**SHORT PROBLEM**: Copy, from the entries below, each line where the word "with" can be found.

**DATA PROVIDED**:
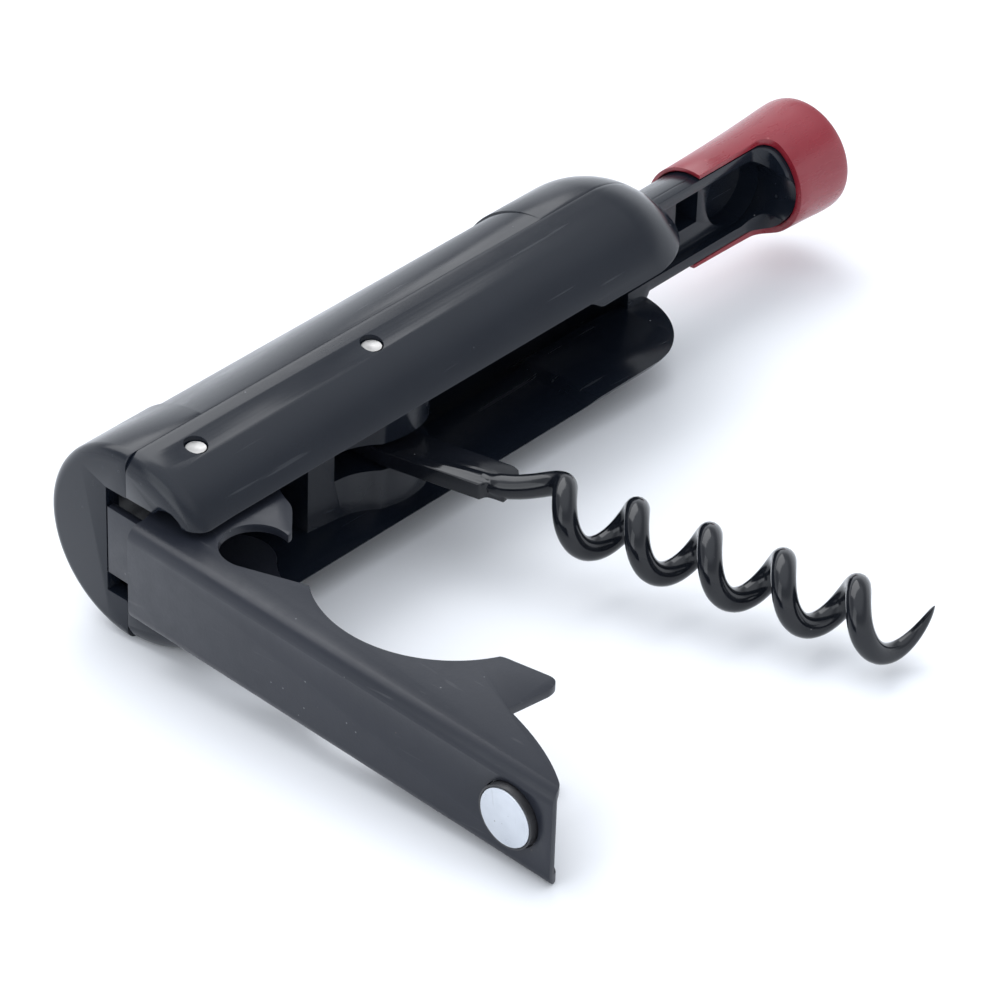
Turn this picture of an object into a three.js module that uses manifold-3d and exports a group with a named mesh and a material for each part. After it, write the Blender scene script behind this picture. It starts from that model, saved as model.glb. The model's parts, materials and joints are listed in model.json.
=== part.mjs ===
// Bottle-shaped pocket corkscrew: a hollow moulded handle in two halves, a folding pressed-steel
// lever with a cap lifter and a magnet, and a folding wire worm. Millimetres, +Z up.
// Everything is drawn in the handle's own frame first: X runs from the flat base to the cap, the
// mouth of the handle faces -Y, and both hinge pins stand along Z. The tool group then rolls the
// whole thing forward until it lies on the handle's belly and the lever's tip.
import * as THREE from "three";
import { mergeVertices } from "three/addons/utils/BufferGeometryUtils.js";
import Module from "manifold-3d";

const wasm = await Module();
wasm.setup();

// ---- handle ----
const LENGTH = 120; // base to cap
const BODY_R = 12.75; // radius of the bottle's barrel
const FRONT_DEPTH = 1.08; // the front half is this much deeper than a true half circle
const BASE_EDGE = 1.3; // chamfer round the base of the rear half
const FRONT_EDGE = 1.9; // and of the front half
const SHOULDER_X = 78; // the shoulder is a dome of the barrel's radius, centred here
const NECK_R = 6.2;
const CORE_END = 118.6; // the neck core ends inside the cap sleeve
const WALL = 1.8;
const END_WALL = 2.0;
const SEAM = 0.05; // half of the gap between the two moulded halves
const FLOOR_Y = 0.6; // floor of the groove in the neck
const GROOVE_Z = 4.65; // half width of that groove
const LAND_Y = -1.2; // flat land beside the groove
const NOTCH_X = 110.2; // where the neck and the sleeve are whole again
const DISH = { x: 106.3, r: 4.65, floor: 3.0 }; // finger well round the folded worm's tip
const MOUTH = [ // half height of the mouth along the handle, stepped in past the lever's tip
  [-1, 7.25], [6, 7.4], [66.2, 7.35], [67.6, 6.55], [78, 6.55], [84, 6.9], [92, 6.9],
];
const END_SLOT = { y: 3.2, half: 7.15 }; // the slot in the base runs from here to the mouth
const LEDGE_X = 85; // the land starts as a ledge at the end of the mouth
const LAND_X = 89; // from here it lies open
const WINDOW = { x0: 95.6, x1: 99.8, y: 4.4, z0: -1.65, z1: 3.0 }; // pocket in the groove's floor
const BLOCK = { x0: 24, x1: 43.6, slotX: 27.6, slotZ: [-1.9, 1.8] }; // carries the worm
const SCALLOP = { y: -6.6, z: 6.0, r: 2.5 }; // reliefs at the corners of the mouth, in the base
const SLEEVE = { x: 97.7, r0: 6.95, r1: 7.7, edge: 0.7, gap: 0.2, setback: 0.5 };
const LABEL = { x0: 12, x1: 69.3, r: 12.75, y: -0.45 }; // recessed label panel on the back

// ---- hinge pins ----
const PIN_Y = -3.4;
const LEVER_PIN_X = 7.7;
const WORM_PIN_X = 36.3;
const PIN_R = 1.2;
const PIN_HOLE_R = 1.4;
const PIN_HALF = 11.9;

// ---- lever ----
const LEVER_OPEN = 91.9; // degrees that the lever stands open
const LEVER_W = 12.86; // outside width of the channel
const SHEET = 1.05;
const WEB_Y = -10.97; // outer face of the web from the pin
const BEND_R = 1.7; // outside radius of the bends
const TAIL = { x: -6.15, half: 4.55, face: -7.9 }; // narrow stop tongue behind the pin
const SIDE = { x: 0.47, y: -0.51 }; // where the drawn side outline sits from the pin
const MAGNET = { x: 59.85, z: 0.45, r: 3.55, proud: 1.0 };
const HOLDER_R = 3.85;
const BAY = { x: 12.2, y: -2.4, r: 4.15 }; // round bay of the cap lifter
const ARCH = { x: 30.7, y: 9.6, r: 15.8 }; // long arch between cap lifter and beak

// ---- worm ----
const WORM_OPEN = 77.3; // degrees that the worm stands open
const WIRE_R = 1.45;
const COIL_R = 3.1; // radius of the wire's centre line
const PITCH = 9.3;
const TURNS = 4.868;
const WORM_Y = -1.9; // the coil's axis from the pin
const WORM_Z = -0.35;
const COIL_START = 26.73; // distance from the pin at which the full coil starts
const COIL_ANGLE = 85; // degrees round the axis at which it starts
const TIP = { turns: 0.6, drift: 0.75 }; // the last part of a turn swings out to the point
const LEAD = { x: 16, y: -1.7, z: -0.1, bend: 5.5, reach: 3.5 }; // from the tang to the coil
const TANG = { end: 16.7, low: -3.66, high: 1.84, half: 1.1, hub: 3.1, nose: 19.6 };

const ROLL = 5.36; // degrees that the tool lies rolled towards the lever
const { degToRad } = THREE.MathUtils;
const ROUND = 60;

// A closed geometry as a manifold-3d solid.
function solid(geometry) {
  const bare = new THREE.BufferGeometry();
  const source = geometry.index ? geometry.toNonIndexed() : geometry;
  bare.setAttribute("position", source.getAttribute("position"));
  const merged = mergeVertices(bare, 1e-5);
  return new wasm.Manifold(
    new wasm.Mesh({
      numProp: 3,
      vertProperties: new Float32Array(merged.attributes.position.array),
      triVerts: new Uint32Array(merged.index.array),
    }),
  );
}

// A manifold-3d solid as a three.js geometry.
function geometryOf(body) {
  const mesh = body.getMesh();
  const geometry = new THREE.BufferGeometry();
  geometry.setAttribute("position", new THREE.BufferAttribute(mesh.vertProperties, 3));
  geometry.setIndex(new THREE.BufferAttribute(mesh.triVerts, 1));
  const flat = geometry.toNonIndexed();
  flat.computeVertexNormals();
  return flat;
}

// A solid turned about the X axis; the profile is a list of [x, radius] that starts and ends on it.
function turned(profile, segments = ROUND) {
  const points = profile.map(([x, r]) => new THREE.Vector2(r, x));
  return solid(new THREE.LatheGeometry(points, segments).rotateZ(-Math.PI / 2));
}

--

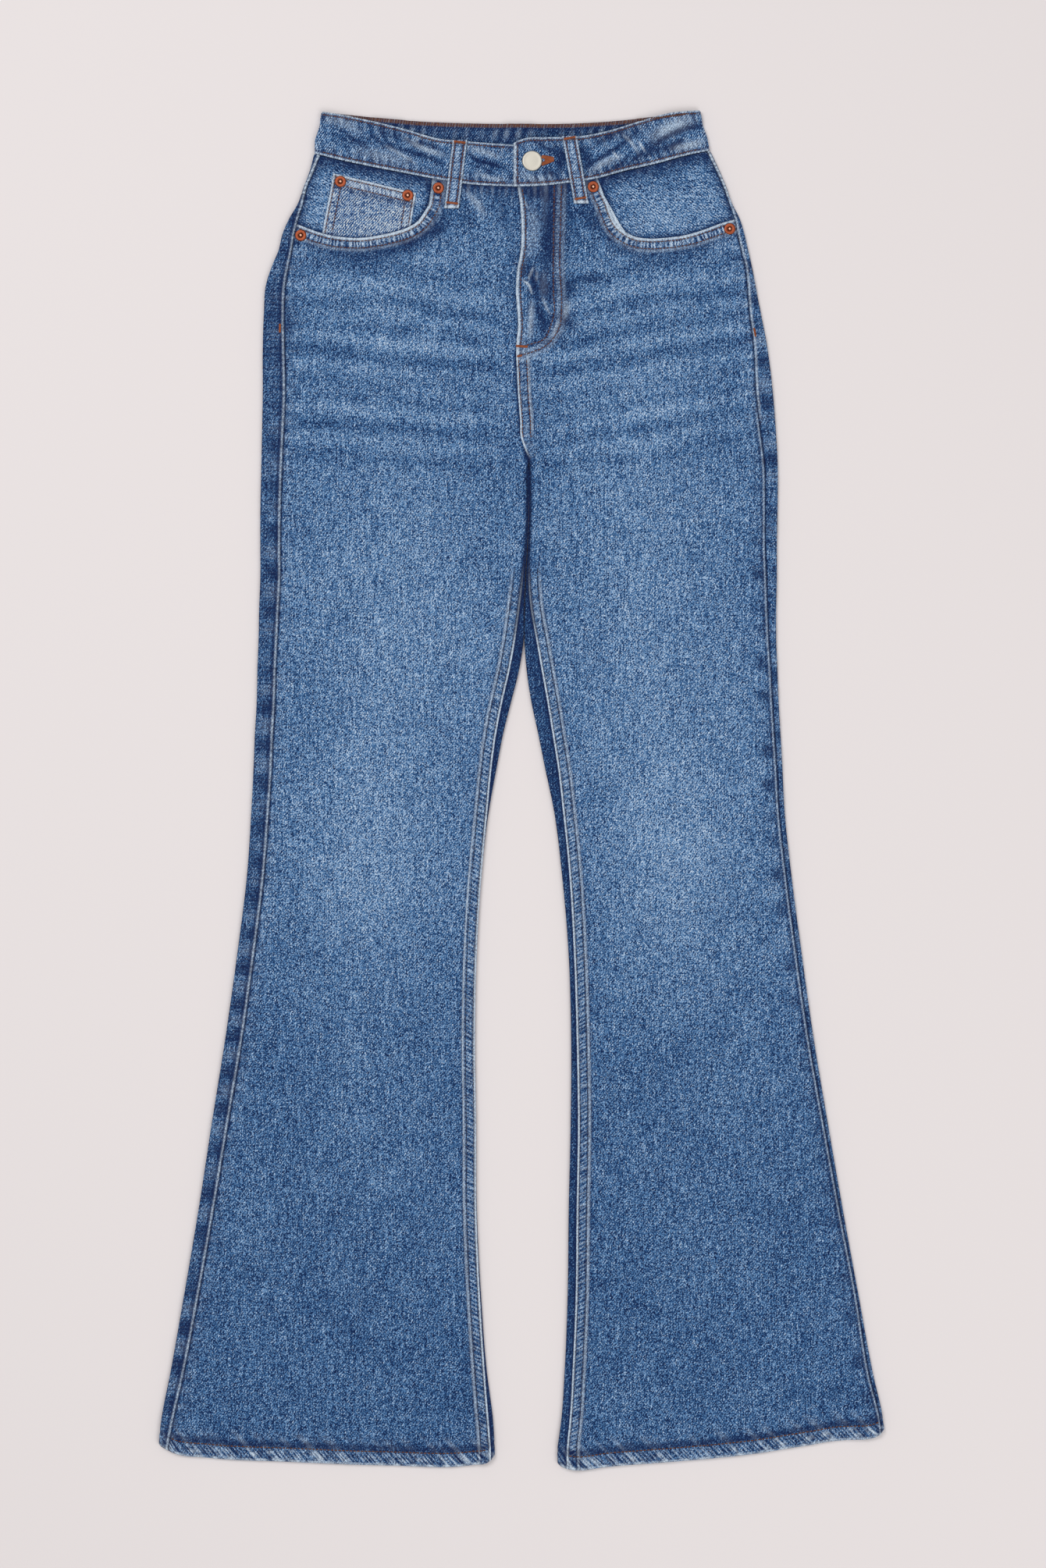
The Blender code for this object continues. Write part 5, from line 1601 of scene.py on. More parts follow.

...

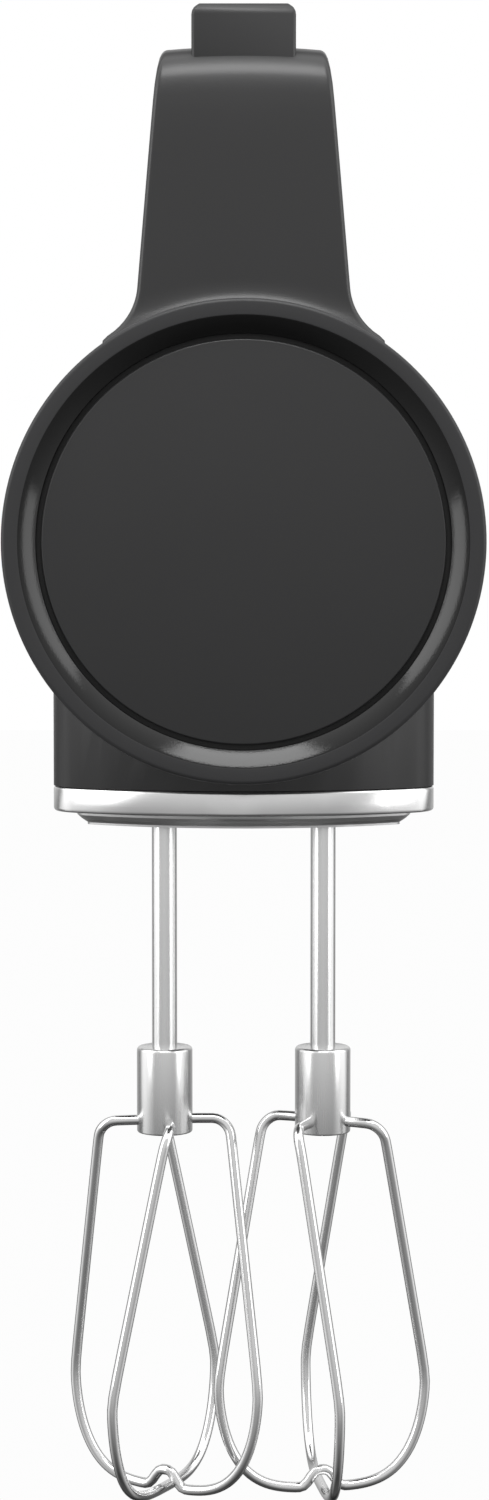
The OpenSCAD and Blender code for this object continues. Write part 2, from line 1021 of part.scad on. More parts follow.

**EXERCISE SOLUTION**:
Turn this picture of an object into a three.js module that uses manifold-3d and exports a group with a named mesh and a material for each part. After it, write the Blender scene script behind this picture. It starts from that model, saved as model.glb. The model's parts, materials and joints are listed in model.json.
// lever with a cap lifter and a magnet, and a folding wire worm. Millimetres, +Z up.